A Chetrosu, au sud de la capitale moldave Chisinau, un silence inhabituel règne dans un grand hangar.
D’ordinaire, on y fabrique des matériaux de construction mais la guerre en Ukraine voisine a provoqué un séisme économique.
“En temps normal, toutes les machines de la ligne de production sont en marche et c’est extrêmement bruyant”, lance le fondateur Ion Ignat.
Seules deux mésanges charbonnières viennent rompre le silence de l’usine, perchées sur une poutre des lieux provisoirement à l’abandon.
Face à l’envolée des prix, le patron a pris début octobre la décision d’arrêter la production, pour la première fois depuis la création de son entreprise en 1992.

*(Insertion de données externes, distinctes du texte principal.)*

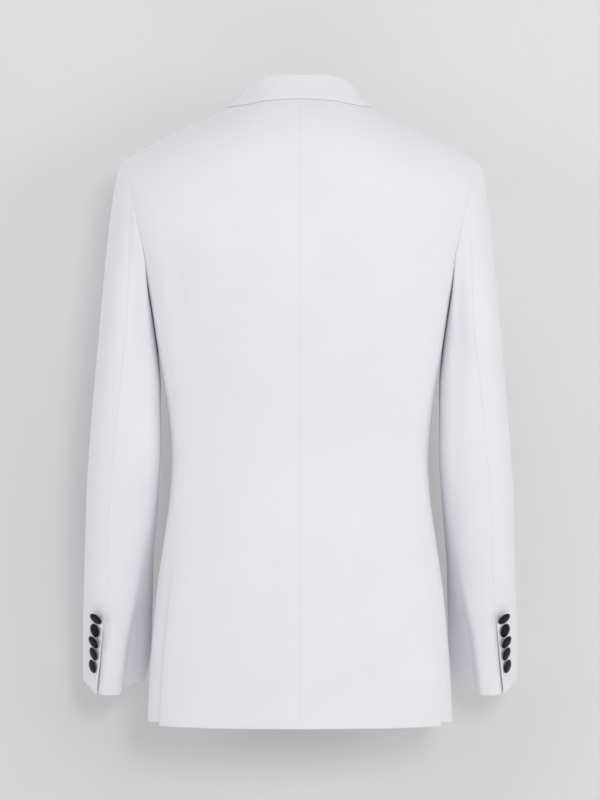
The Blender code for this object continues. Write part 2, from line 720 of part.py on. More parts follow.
CollarRow = namedtuple("CollarRow", "station rise lean proud hug")
COLLAR = (
    CollarRow(0.0, 27.0, 14.0, 0.0, 0.0),
    CollarRow(0.5, 27.0, 14.0, 0.0, 1.5),
    CollarRow(0.75, 26.0, 14.0, 0.0, 3.0),
    CollarRow(1.0, 24.5, 13.0, 0.0, 4.2),
    CollarRow(1.35, 10.0, 8.5, 1.5, 0.8),
    CollarRow(1.7, 2.4, 6.0, 2.6, 0.0),
    CollarRow(2.0, 0.0, 3.2, 2.9, 0.0),
)
COLLAR_FOLD = 2.9           # half the thickness of the folded collar at the roll
LEAF_HALF_WIDTH = 87.5
LEAF_BACK_LEVEL = -6.5
COLLAR_BELLY = 0.2          # how far the fall rounds out between roll and leaf edge
LEAF_OFF = 2.5              # outside of the leaf's edge above the cloth it lies on
LEAF_OFF_FRONT = 2.1        # and this much more at the gorge


def collar_half():
    """Stations from the centre back to the gorge, each a row of points from base to leaf edge."""
    back_columns, front_columns = COLLAR_COLUMNS
    leaf_back = drop_at(0.0, LEAF_BACK_LEVEL)
    notch = place_on_body(NOTCH.x, NOTCH.z, True)
    rows, rims = [], []
    for k in range(back_columns + front_columns + 1):
        if k <= back_columns:
            share = k / back_columns
            station, turn = share, share * pi / 2
            base = neck_pair(share)
            leaf_x = LEAF_HALF_WIDTH * sin(turn)
            drop = leaf_back * max(cos(turn), 0.0) ** 0.85
            leaf = (angle_at(leaf_x, LEAF_BACK_LEVEL, False), drop)
        else:
            share = (k - back_columns) / front_columns
            station = 1.0 + share
            base = front_neck_pair(share)
            leaf_x = lerp(LEAF_HALF_WIDTH, NOTCH.x, share) + 5.0 * sin(pi * share)
            drop = notch[1] * share
            level = shoulder_height(leaf_x) - drop_to_fall(drop)
            leaf = (angle_at(leaf_x, level, True), drop)
        normal, leaf_normal = body_normal(*base), body_normal(*leaf)
        foot = body_point(*base) - normal * CLOTH
        middle = Vector((0.0, RIDGE, foot.z))
        toward = (middle - foot).normalized() if k <= back_columns else Vector((-1.0, 0.0, 0.0))
        # beside the throat the stand's foot turns from the cloth's edge to lie next to it
        turned = smooth(station - 1.0) * pi / 2
        foot = foot + toward * (CLOTH * sin(turned) + 2 * SEAM_HALF * smooth(station - 1.0))
        rise, lean, proud, hug = (spline(COLLAR, name, station, key="station")
                                  for name in ("rise", "lean", "proud", "hug"))
        up = Vector((0.0, 0.0, 1.0))
        fold = body_point(*base) + normal * proud + up * rise + toward * lean
        past = max(station - 1.0, 0.0)
        out = (-toward).lerp(leaf_normal, 0.6 * past).normalized()
        crown = (up * (1.0 - past) + normal * past + toward * past).normalized()
        off = LEAF_OFF + LEAF_OFF_FRONT * smooth(station - 1.0)
        edge = body_point(*leaf) + leaf_normal * off
        foot = foot + (fold - foot).normalized() * SEAM_HALF
        inner_fold = fold - out * (COLLAR_FOLD * 0.8) - crown * COLLAR_FOLD
        outer_fold = fold + out * COLLAR_FOLD - crown * (COLLAR_FOLD * 0.6)
        under = (lerp(base[0], leaf[0], 0.5), lerp(base[1], leaf[1], 0.5))
        under_normal = body_normal(*under)
        belly = outer_fold.lerp(edge, 0.5) + (leaf_normal + out).normalized() * (COLLAR_BELLY - hug)
        short = (body_point(*under) - belly).dot(under_normal) + off + COLLAR_BELLY
        belly = belly + under_normal * max(short, 0.0)
        rows.append([foot, foot.lerp(inner_fold, 0.5), inner_fold, fold, outer_fold, belly, edge])
        rims.append(normal * cos(turned) - toward * sin(turned))
    return rows, rims


def sheet_normals(grid):
    normals = []
    last_row, last = len(grid) - 1, len(grid[0]) - 1
    for j, row in enumerate(grid):
        line = []
        for i in range(len(row)):
            across = row[min(i + 1, last)] - row[max(i - 1, 0)]
            along = grid[min(j + 1, last_row)][i] - grid[max(j - 1, 0)][i]
            line.append(along.cross(across).normalized())
        normals.append(line)
    return normals


def collar():
    half, rims = collar_half()
    other = mirror(half)[:0:-1]
    rows = other + half
    normals = sheet_normals(rows)
    inwards = [[-normal for normal in line] for line in normals]
    for line, rim in zip(inwards, rims[:0:-1] + rims):
        line[0] = rim.copy()
    count = len(half) - 1
    for j in range(count):
        inwards[j][0].x = -inwards[j][0].x
    rows = trim_edges([list(column) for column in zip(*rows)],
                      left=2 * SEAM_HALF, right=2 * SEAM_HALF)
    inwards = [list(column) for column in zip(*inwards)]
    cloth_wall("collar", rows, inwards, wool("collar"))


# ---- the sleeves ----

def sleeves(loop, marks, grid, normals, rims):
    inwards = [[-normal for normal in line] for line in normals]
    inwards[0] = list(rims[:marks["end"]])
    count = marks["end"]
    elbow, front = marks["back"], marks["cap_front"]
    top_columns = [i % count for i in range(front, elbow + count + 1)]
    under_columns = list(range(elbow, front + 1))

    def cut(columns):
        points = trim_edges([[row[i] for i in columns] for row in grid],
                            left=SEAM_HALF, right=SEAM_HALF, bottom=SEAM_HALF)
        directions = [[row[i] for i in columns] for row in inwards]
        points[0] = [point + rim * SEAM_HALF for point, rim in zip(points[0], directions[0])]
        return points, directions

    both_sides("top_sleeve", *cut(top_columns), wool)

    # the under sleeve steps in at the cuff vent and carries on under the top sleeve
    points, directions = cut(under_columns)
    levels = [None] * len(CAP_SHARES) + [row.z for row in SLEEVE]
    first = len(grid) - CUFF_VENT_ROWS
    skip = set()
    for j, (row, line) in enumerate(zip(points, directions)):
        lap = []
        for share in (1.0, 0.5):
            if j >= first:
                turn = radians(spline(SLEEVE, "elbow", levels[j]) + CUFF_UNDERLAP_DEG * share)
                lap.append(ring_point(levels[j], turn))
            else:
                lap.append(row[0].copy())
        points[j] = lap + row
        directions[j] = [line[0].copy(), line[0].copy()] + line
        if j >= first:
            for i, share in enumerate((1.0, 1.0, 1.0, 0.2)):
                points[j][i] = points[j][i] + directions[j][i] * (CUFF_VENT_STEP * share)
        else:
            skip |= {(j, 0), (j, 1)}
    both_sides("under_sleeve", points, directions, wool, skip=skip)


# ---- buttons and pockets ----

def button_mesh(name, radius, shank):
    """A covered button turned round its own axis, with its shank below."""
    profile = ((0.0, -shank), (SHANK_RADIUS, -shank), (SHANK_RADIUS, 0.0), (radius * 0.86, 0.15),
               (radius, 0.9), (radius * 0.93, BUTTON_DEPTH * 0.62),
               (radius * 0.62, BUTTON_DEPTH * 0.9), (0.0, BUTTON_DEPTH))
    shape = bmesh.new()
    verts = [shape.verts.new((r * MM, 0.0, h * MM)) for r, h in profile]
    edges = [shape.edges.new(pair) for pair in zip(verts, verts[1:])]
    bmesh.ops.spin(shape, geom=verts + edges, cent=(0, 0, 0), axis=(0, 0, 1), angle=2 * pi,
                   steps=BUTTON_SIDES, use_duplicate=False)
    bmesh.ops.remove_doubles(shape, verts=shape.verts[:], dist=0.00002)
    bmesh.ops.recalc_face_normals(shape, faces=shape.faces[:])
    mesh = bpy.data.meshes.new(name)
    shape.to_mesh(mesh)
    shape.free()
    return mesh


def place_button(name, radius, shank, place, face):
    piece = add_object(name, button_mesh(name, radius, shank), satin(name))
    piece.location = place * MM
    piece.rotation_euler = face.to_track_quat("Z", "Y").to_euler()


def cuff_buttons():
    for number, row in enumerate(CUFF_BUTTONS, start=1):
        turn = radians(row.turn)
        seat = ring_point(row.z, turn)
        across = ring_point(row.z, turn + 0.02) - ring_point(row.z, turn - 0.02)
        down = ring_point(row.z - 1.0, turn) - ring_point(row.z + 1.0, turn)
        outward = across.cross(down).normalized()
        out, tip = radians(row.out), radians(row.tip)
        face = Vector((sin(out) * cos(tip), cos(out) * cos(tip), -sin(tip)))
        lean = acos(min(1.0, face.dot(outward)))
        lift = CUFF_BUTTON_RADIUS * sin(lean) + BUTTON_SEAT
        shank = lift / cos(lean) - SHANK_RADIUS * sin(lean) / cos(lean) - CUFF_SHANK_GAP
        centre = seat + outward * lift
        for side, sign in (("left", 1.0), ("right", -1.0)):
            flip = Vector((sign, 1.0, 1.0))
            place_button(f"cuff_button_{side}_{number}", CUFF_BUTTON_RADIUS, shank,
                         centre * flip, face * flip)


def front_button():
    pair = place_on_body(0.0, BREAK, True)
    outward = body_normal(*pair)
    shank = 1.0
    place_button("front_button", FRONT_BUTTON_RADIUS, shank,
                 body_point(*pair) + outward * (shank + LAID_GAP), outward)


def laid_strip(span, top_levels, depth, columns):
    """A strip of cloth that lies on the front, drawn from the front's own points."""
    rows = []
    for share in (1.0, 0.5, 0.0):
        line = []
        for k in range(columns + 1):
            x = lerp(span[0], span[1], k / columns)
            z = lerp(top_levels[0], top_levels[1], k / columns) - depth * share
            line.append(place_on_body(x, z, True))
        rows.append(line)
    points, inwards = body_cloth(rows)
    return shift(points, inwards, -(TRIM + TRIM_GAP)), inwards


def pockets():
    points, inwards = laid_strip(POCKET_SPAN, (POCKET_LEVEL, POCKET_LEVEL), POCKET_DEPTH,
                                 POCKET_COLUMNS)
    both_sides("hip_pocket", points, inwards, wool, thickness=TRIM)
    points, inwards = laid_strip(WELT_SPAN, WELT_LEVELS, WELT_DEPTH, POCKET_COLUMNS)
    cloth_wall("breast_welt", points, inwards, wool("breast_welt"), thickness=TRIM)


def main():
    for piece in list(bpy.data.objects):
        bpy.data.objects.remove(piece, do_unlink=True)
    loop, marks = armhole_loop()
    tube = sleeve_grid(loop, marks)
    tube_outwards = tube_normals(tube)
    outwards = [body_normal(*pair) for pair in loop]
    body_rim, sleeve_rim = armhole_rims(loop, outwards, tube_outwards[0])
    back_panels(loop, marks, body_rim)
    side_panels(loop, marks, body_rim)
    front_panels(loop, marks, body_rim)
    lapels()
    collar()
    sleeves(loop, marks, tube, tube_outwards, sleeve_rim)
    cuff_buttons()
    front_button()
    pockets()


main()
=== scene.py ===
import json
from math import pi, radians

import bpy
import numpy as np
from mathutils import Matrix, Vector

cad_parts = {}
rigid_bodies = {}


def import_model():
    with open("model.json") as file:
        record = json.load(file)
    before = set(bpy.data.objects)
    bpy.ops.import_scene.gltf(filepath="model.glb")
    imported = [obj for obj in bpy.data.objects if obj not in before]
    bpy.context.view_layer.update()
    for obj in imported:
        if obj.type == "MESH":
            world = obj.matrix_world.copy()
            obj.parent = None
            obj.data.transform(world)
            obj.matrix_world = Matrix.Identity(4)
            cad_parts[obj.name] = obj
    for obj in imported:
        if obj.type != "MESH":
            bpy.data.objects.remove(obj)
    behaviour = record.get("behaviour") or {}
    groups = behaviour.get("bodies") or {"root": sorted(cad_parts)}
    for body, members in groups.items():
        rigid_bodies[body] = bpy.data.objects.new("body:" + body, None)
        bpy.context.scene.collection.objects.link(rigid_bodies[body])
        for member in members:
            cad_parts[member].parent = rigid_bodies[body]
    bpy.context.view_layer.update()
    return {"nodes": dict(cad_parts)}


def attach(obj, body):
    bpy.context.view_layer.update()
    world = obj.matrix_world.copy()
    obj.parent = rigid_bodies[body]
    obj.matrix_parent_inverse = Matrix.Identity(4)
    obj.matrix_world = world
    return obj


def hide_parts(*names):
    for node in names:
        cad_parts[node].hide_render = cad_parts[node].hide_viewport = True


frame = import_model()
print("frame loaded:", len(frame["nodes"]), "nodes")

mm = 0.001

cloth = {
    "thickness": 2.0,
    "seamHalf": 0.04,           # each panel stops this far short of a seam
    "fineness": 5,              # cells of the fine grids in one step of the pattern
    "hem": -749.0,
    "ventTop": -550.0,
    "breakLevel": -430.0,
    "lapColumns": 6,            # cells across the underlap of a vent
    "lapJoin": 4.0,             # from its last line to the edge of the panel
}

bodyShape = {
    "rows": [   # level, half width, depth behind, depth in front, place of the middle
        (-760.0, 186.0, 119.0, 141.0, 0.0), (-700.0, 183.0, 117.0, 140.0, 0.0),
        (-640.0, 178.5, 114.0, 137.0, 0.0), (-585.0, 173.0, 109.0, 134.0, 0.0),
        (-523.0, 164.0, 101.0, 130.0, -1.0), (-480.0, 158.8, 95.0, 127.0, -3.0),
        (-430.0, 156.9, 91.0, 125.0, -4.0), (-370.0, 162.3, 93.0, 124.0, -2.0),
        (-309.0, 171.2, 100.0, 123.0, 1.0), (-240.0, 182.0, 108.0, 121.0, 4.0),
        (-200.0, 193.0, 111.0, 117.0, 5.0), (-165.0, 206.0, 112.0, 111.0, 5.0),
        (-120.0, 215.0, 111.0, 101.0, 5.0), (-65.0, 221.5, 105.0, 90.0, 5.0),
        (0.0, 225.0, 96.0, 78.0, 5.0), (40.0, 227.0, 92.0, 72.0, 5.0)],
    "shoulder": [   # distance from the middle and height
        (-40.0, 15.0), (0.0, 21.0), (40.0, 15.0), (70.0, 1.0), (95.0, -11.5), (116.0, -21.0),
        (146.0, -35.0), (175.0, -49.5), (204.0, -64.5), (232.0, -79.5)],
    "shoulderRound": 85.0,      # radius from the shoulder line down to the back and the front
    "ridge": 5.0,               # where the shoulder line runs
    "frontPower": 0.65,         # of the section: the lower, the squarer at the sides
    "backPowers": [             # the same behind, by level
        (-760.0, 0.6), (-480.0, 0.6), (-400.0, 0.54), (-320.0, 0.44), (-240.0, 0.4),
        (-165.0, 0.48), (-100.0, 0.58), (40.0, 0.6)],
}


def smooth(share):
    share = np.clip(share, 0.0, 1.0)
    return share * share * (3.0 - 2.0 * share)


def blend(start, end, share):
    return start + (end - start) * share


def path(start, end, leave, arrive, t):
    # smooth way from start to end, with a slope at each
    return (start * (2 * t ** 3 - 3 * t ** 2 + 1) + end * (3 * t ** 2 - 2 * t ** 3)
            + leave * (t ** 3 - 2 * t ** 2 + t) + arrive * (t ** 3 - t ** 2))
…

Inflation galopante, chute des livraisons de gaz russe et tensions sur le marché de l’électricité: cette ex-république soviétique de 2,6 millions d’habitants, nichée entre la Roumanie et l’Ukraine, est plongée dans une grave crise énergétique.
La présidente de la Commission européenne, Ursula von der Leyen, est attendue en Moldavie jeudi pour discuter d’un renfort de l’aide à ce pays qui rêve d’une adhésion à l’UE.
Un pied dans l’UE, un pied en Russie
“C’est un défi quotidien pour trouver de l’énergie”, soulignait la semaine dernière sa dirigeante Maia Sandu.
Cette vulnérabilité “génère un chantage politique et une ingérence dans une démocratie” tiraillée entre Est et Ouest, déplorait-elle, fustigeant des tentatives de déstabilisation orchestrées par “les services secrets russes” et leurs relais sur place et en exil.
Quelques jours plus tôt, les Etats-Unis avaient sanctionné des oligarques moldaves “afin de contrer les campagnes d’influence persistantes de la Russie”.
La Moldavie, dépendante avant le conflit à quasiment 100% du gaz livré par le géant Gazprom, connaît depuis plusieurs semaines des difficultés d’approvisionnement. Désormais, seule la moitié de ses besoins sont couverts.
Quant à l’électricité, 30% de la demande était auparavant assurée par l’Ukraine, mais les frappes russes sur les infrastructures énergétiques ont obligé Kiev à stopper tout export vers son voisin moldave.
Les 70% restants sont normalement fournis par la centrale thermique de Cuciurgan, située dans la région séparatiste prorusse de Transdniestrie. Or, depuis le 1er novembre, la part a été fortement réduite, tombant à un peu plus d’un quart.
Lampadaires éteints la nuit, ascenseurs à l’arrêt, le gouvernement serre la vis. La Roumanie fournit par ailleurs depuis mi-octobre de l’électricité à un prix plafonné.
La situation ne pourra pas durer, prévient Ion Ignat. Dès le 24 février, début de l’offensive russe, “nous avons augmenté la cadence car je savais que la Russie allait nous faire chanter”, explique-t-il.
“Aujourd’hui j’écoule mes excédents de briques, ce qui me permet de garder mes 50 employés sans les mettre au chômage technique”, poursuit-il. Mais que se passera-t-il dans quelques mois?
“Nous avons un pied dans l’UE, et un pied dans la fédération russe mais si nous faisons preuve de courage et de dignité, nous aurons les deux pieds en Europe et nous pourrons nous défaire de l’influence de ces trente dernières années”, espère le sexagénaire.
Dans le noir
Dans les entreprises plus petites, le climat est encore plus sombre. Entre les cuves de sa brasserie artisanale, la première du pays, Serguei Litra subit la flambée des cours de l’énergie, qui touche en cascade le prix de ses matières premières comme le houblon et le verre. Sa facture d’électricité a en outre triplé.
En concertation avec ses six employés, il réfléchit à “augmenter les tarifs, au risque de réduire les ventes”. Et pour s’adapter aux nouvelles restrictions nationales, il produit en dehors des heures de pointe.
L’entrepreneur envisage d’investir dans les panneaux solaires, en quête d’indépendance énergétique – “seule solution durable car personne ne sait quand la guerre finira”.
Du côté des ménages, l’arrivée des frimas de l’hiver va compliquer la donne, les factures atteignant déjà “70% des revenus de certaines familles” selon la présidente Maia Sandu.
Les foyers se préparent à des pénuries de gaz, dont la demande double en général entre octobre et novembre, et à de possibles coupures de courant alors que la Moldavie risque de renforcer ses mesures d’économies d’énergie.
Dans le parc Stefan Cel Mare, au coeur de la capitale, Liliana Damaschin, une pharmacienne de 54 ans, profite des dernières lueurs du jour sous un arbre.
En visite dans son pays natal pour quelques jours après six ans en Italie, l’inquiétude se lit sur son visage. “J’ai ressenti une profonde tristesse en voyant Chisinau plongé dans le noir hier”, souffle-t-elle.